Computational and Energy Constraints
Deep neural networks are computationally intensive. A typical automotive-grade ECU has limited processing power, memory, and thermal budget. Running a large model in real-time—at milliseconds per inference—is challenging. Edge AI hardware, such as NVIDIA’s Jetson series or Intel’s Movidius, is becoming more common in high-end vehicles, but cost-effective solutions for volume production are still evolving.
Model compression techniques—quantization, pruning, knowledge distillation—are essential to fit AI into constrained ECUs. Many automakers are also exploring cloud-offloading for heavy computations, but latency and connectivity requirements make pure cloud solutions impractical for real-time control. Thus, a split architecture may emerge: fast, lightweight local models for safety-critical loops, with periodic cloud-based updates and heavier offline training.

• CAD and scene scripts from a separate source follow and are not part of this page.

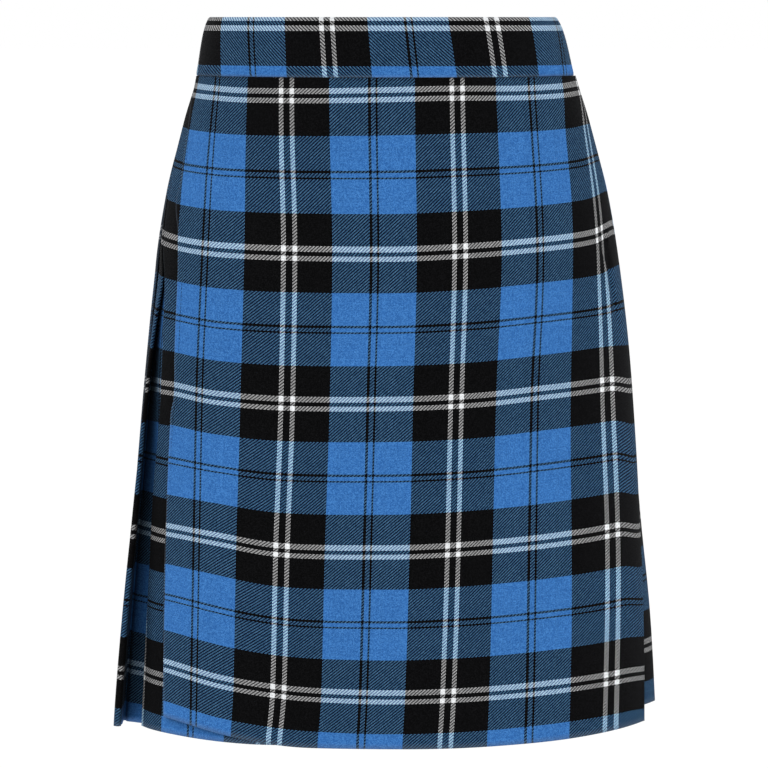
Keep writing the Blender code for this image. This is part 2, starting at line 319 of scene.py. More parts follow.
class Ring:
    """The closed section of the garment at one drop, read by the distance along it."""

    STEPS = 720

    def __init__(self, drop):
        self.drop = drop
        self.axes = [curve(drop) for curve in SECTION_CURVES]
        self.lengths = [0.0]
        last = self.at(0.0)[0]
        for i in range(1, self.STEPS + 1):
            here = self.at(2 * math.pi * i / self.STEPS)[0]
            self.lengths.append(self.lengths[-1] + math.dist(last, here))
            last = here
        self.round = self.lengths[-1]
        self.middle = self.along(-90.0)

    def at(self, angle):
        right, left, front, back = self.axes
        wide = left if math.cos(angle) > 0 else right
        deep = back if math.sin(angle) > 0 else front
        normal = (math.cos(angle) / wide, math.sin(angle) / deep)
        size = math.hypot(*normal)
        point = (wide * math.cos(angle), deep * math.sin(angle))
        return point, (normal[0] / size, normal[1] / size)

    def along(self, degrees):
        turns, rest = divmod(degrees / 360.0, 1.0)
        place = rest * self.STEPS
        low = min(self.STEPS - 1, int(place))
        part = self.lengths[low] + (place - low) * (self.lengths[low + 1] - self.lengths[low])
        return turns * self.round + part

    def degrees(self, along):
        turns, rest = divmod(along, self.round)
        low = min(self.STEPS - 1, bisect_right(self.lengths, rest) - 1)
        part = (rest - self.lengths[low]) / (self.lengths[low + 1] - self.lengths[low])
        return 360.0 * (turns + (low + part) / self.STEPS)

    def place(self, along, out, lift=0.0):
        point, normal = self.at(math.radians(self.degrees(along)))
        z = BAND_HEIGHT / 2 - self.drop + lift
        return (point[0] + normal[0] * out, point[1] + normal[1] * out, z)


RINGS = {}


def ring_at(drop):
    if drop not in RINGS:
        RINGS[drop] = Ring(drop)
    return RINGS[drop]


def opened(drop):
    return ease((drop - FELL) / (TOP_TO_HEM - FELL)) ** 0.8


def step_at(drop):
    return STITCHED_STEP + (HEM_STEP - STITCHED_STEP) * opened(drop)


def low_share(drop):
    """0 down to the middle of the skirt, 1 near the hem."""
    return ease((drop - 0.3) / 0.3)


def side_share(degrees):
    """0 at the middle of the front, 1 near the wearer's right side."""
    return ease((-degrees - 90.0) / 55.0)


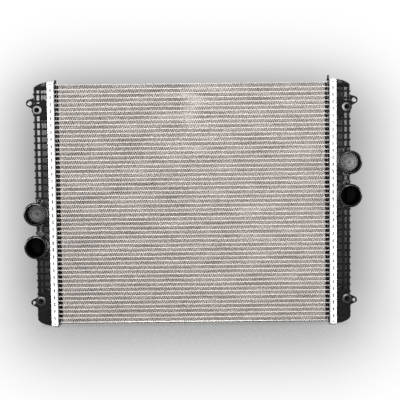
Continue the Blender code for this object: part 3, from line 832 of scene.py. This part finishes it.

Regulatory and Approval Hurdles
No automotive certification standard yet exists specifically for machine learning in control systems. The ISO 26262 standard is currently under revision to address AI-based components, but the process is slow. Manufacturers must work with regulators to develop validation frameworks that test not only baseline performance but also robustness to distributional shift—for example, how does the model perform on a steep mountain pass after being trained mostly on flat highways?
Self-certification will likely be replaced by more formalized processes like audit of training data quality, exhaustive testing in simulation, and ongoing monitoring of deployed models. The EU’s upcoming AI Act will also classify engine control AI as high-risk, adding another layer of compliance.
Future Outlook: Toward Self-Learning Powertrains
The trajectory is clear: engine control systems will transition from static, calibrated rules to dynamic, learning-capable architectures. In the next decade, we can expect production vehicles to feature AI that continuously optimizes combustion, adapts to fuel variation, and predicts maintenance needs. Hybrid and fully electric powertrains will benefit especially, as their increased degrees of freedom demand complex coordination algorithms that humans can no longer tune by hand.
We may also see the rise of federated learning, where many vehicles share model updates without centralizing sensitive data. Each car learns from its own environment and then sends only the weight gradients (not raw data) to a cloud server that aggregates them into a global model. This could dramatically accelerate the training of robust controllers that cover millions of driving scenarios.
Another frontier is the digital twin—a high-fidelity simulation of the engine that runs in parallel with the real engine. The ML controller can use the digital twin to simulate thousands of possible control actions and their outcomes in milliseconds, selecting the optimal sequence before applying it to the real engine. This model-predictive reinforcement learning approach promises near-optimal performance with guaranteed safety bounds.
Conclusion
The integration of artificial intelligence and machine learning into engine control systems is not merely an incremental upgrade—it is a foundational shift toward autonomous, adaptive, and self-optimizing powertrains. From deep reinforcement learning for real-time torque management to predictive maintenance that minimizes downtime, the benefits are tangible and growing.
Challenges in safety, security, computation, and regulation are formidable but solvable through hybrid architectures, edge AI hardware, and evolving certification standards. As the automotive industry accelerates toward smarter vehicles, the engine control system will be one of the most exciting domains where AI’s potential transforms theory into practical, fuel-saving, emission-reducing reality.